La cible qui était la "lower middle class" ne peut quant à elle pas accéder au financement d’une Nano et le potentiel réel du produit ne peut dès lors pas s’exprimer. Si tel est le cas, c’est parce ces acheteurs potentiels de Nano ne peuvent justifier de revenus suffisants (voire ne peuvent pas justifier leurs revenus parce qu’on ne leur fournit rien d’officiel quand on les rémunère) pour être éligible au crédit, très encadré en Inde. Comme le dit encore l’auteur, ce "conservatisme financier" a prémuni l’Inde contre une crise des subprimes à l’américaine. D’un autre côté, elle rend le développement réel du marché potentiel impossible même dans les conditions offertes aux acheteurs depuis août. Comme l’indique l’auteur : ce n’est pas un problème de marketing mais un problème d’inclusion financière !

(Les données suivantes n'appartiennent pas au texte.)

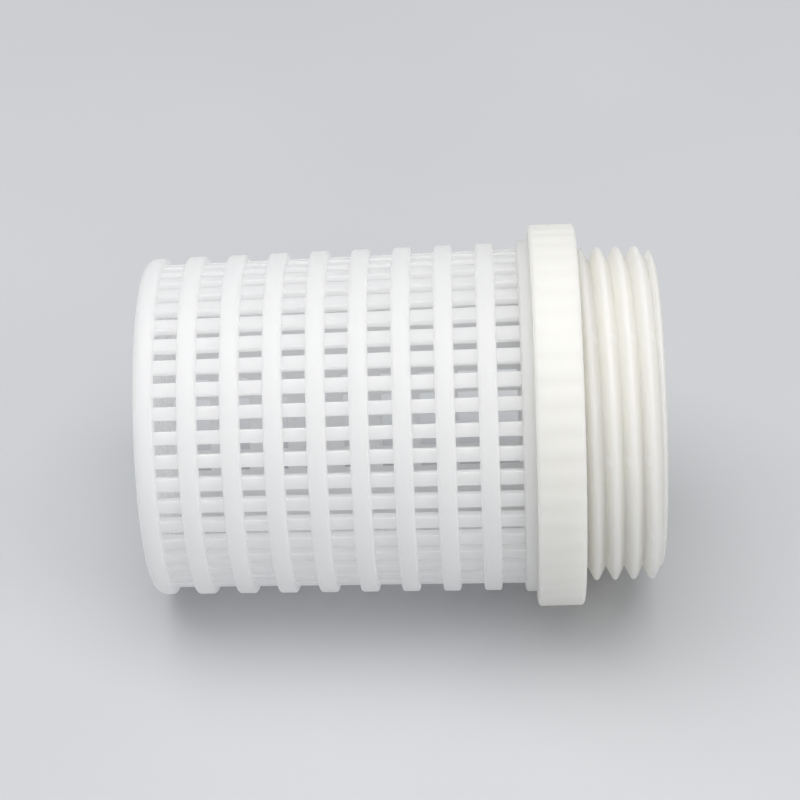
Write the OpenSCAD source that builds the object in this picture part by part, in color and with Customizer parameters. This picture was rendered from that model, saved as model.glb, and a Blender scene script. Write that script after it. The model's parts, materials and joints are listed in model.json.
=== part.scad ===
// Plastic foot valve: a slotted suction strainer below a threaded collar that
// holds a spring-loaded, wing-guided poppet valve.
// Frame: millimetres, +Z up, valve axis along X, thread towards +X.
// The origin is on the axis, in the collar face that the thread stands on.

/* [Outlet thread] */
// Major diameter of the parallel pipe thread
thread_d = 41.91; // [41.7:0.01:42.1]
// Distance between thread turns
thread_pitch = 2.309; // [2:0.001:2.5]
// Length of the threaded spigot
thread_len = 9.9; // [9.6:0.1:12]

/* [Collar] */
// Outside diameter of the gripping collar
collar_d = 48; // [46:0.5:52]
// Width of the collar along the axis
collar_w = 5.8; // [5.6:0.1:6.4]
// Number of shallow grip flutes round the collar
flutes = 48; // [24:1:60]
// Depth of one grip flute
flute_depth = 0.12; // [0.08:0.02:0.2]

/* [Strainer] */
// Crest diameter of the strainer at its collar end
strainer_d = 43.8; // [43.4:0.1:44]
// Loss of crest radius per millimetre towards the closed end
draft = 0.0148; // [0:0.001:0.02]
// Rows of slots along the strainer
slot_rows = 9; // [3:1:12]
// Slots round the strainer in each row
slots_round = 44; // [24:2:48]
// Length of one slot along the axis
slot_len = 2.83; // [2:0.01:3]
// Width of one slot
slot_w = 1.3; // [1:0.05:1.7]
// Width of one hoop between two rows
hoop_w = 2.315; // [2:0.005:3]
// Height of the hoops above the bars
hoop_h = 0.87; // [0.5:0.01:1.2]
// Thickness of the strainer wall at the bars
wall = 1.1; // [0.7:0.05:1.2]
// Thickness of the slotted end wall
end_wall = 1.3; // [1:0.1:2]

/* [Valve] */
// Radius of the water way through the valve seat
seat_r = 10.5; // [9.5:0.1:11]
// Travel of the poppet from shut to fully open
lift = 3.4; // [2:0.1:3.4]
// Diameter of the guide stem
stem_d = 3; // [2.6:0.1:3.2]
// Turns of the closing spring
spring_turns = 4; // [3:0.5:4.5]
// Diameter of the spring wire
wire_d = 0.5; // [0.3:0.05:0.55]

/* [Hidden] */

round_fn = 96;                       // facets of the exact round surfaces in previews
eps = 0.01;                          // overlap that keeps cutters clear of faces
past = 1;                            // how far the cutters run past the faces they cut
fit = 0.05;                          // radial clearance of the sliding and placed fits

// Thread form
thread_r = thread_d / 2;
thread_depth = 0.6403 * thread_pitch;
flank_deg = 27.5;                    // half the 55 degree thread angle
root_w = (thread_pitch - 2 * thread_depth * tan(flank_deg)) / 2;
groove_over = 0.2;                   // how far the groove's cutter stands out of the crests
groove_steps = 30;                   // steps of the helical groove in each turn
thread_phase = 58;                   // turn of the groove about the axis
lead_len = 0.9;                      // lead-in cone at the thread's free end
end_r = 19.6;
core_in = 0.5;                       // how far the thread's core runs into the collar
land_h = 0.25;                       // plain land at the foot of the thread
land_w = 0.1;

// Collar and body bore
collar_r = collar_d / 2;
collar_edge = 0.5;
flute_r = 3;
bore_r = 16.4;                       // water way downstream of the seat
socket_r = 20.6;                     // socket that takes the strainer's spigot
socket_floor = -1.2;
ledge_x = 7.2;                       // shelf that carries the guide spider
ledge_r = 17.2;
clip_x = 8.5;                        // groove of the retaining ring
clip_w = 0.7;
clip_r = 17.9;
clip_in = 16.1;
clip_gap = 10;

// Strainer
hoop_pitch = hoop_w + slot_len;
hoop_edge = 0.3;
hoop_lean = 0.1;                     // draft of a hoop's sides
slot_phase = 0.72;                   // turn of the first slots from straight up
hoop_back = 0.05;                    // the hoops stand this far back from the slots' ends
flange_w = 1.55;
flange_r = 22.1;
flange_edge = 0.15;
end_hoop = 2.44;
end_round = 1.4;
slots_x = -collar_w - flange_w;      // collar end of the first row of slots
flange_x = slots_x + hoop_back;      // strainer face of the flange
closed_x = slots_x - slot_rows * hoop_pitch + hoop_w - end_hoop;
spigot_end = -3.8;
spigot_t = 1.2;
spigot_edge = 0.4;
grille_r = 17.4;
grille_pitch = 3;
grille_span = 12;
grille_rib = 1.6;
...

Bien évidemment, derrière cette question se profile celle des revenus et de leur répartition en Inde : comme la référence à Ford que l’on a à raison souvent évoqué pour présenter le projet de Tata le suggère, au delà des ajustements du système bancaire et des lois qui l’encadrent, la question de la Nano est celle de la répartition des revenus et de la politique macro-économique. Il n’y a pas de consommation de masse sans salariat et sans une répartition des gains de productivité beaucoup plus favorable aux salaires. C’est la raison pour laquelle, sauf au Brésil peut être, la croissance du marché dans les émergents ne correspond pas à l’entrée de ces pays dans l’ère de la consommation de masse. C’est également la raison pour laquelle, Tata l’apprend à ses dépends, ces marchés sont si accessibles aux grands constructeurs mondiaux et si peu aux acteurs locaux attentifs aux besoins de l’ensemble des populations.Bernard Jullien

(1) « Rs 1 lakh » = 100 000 Roupies c’est à dire environ 1700 euros donc Rs 13 lakh = 22 100 euros.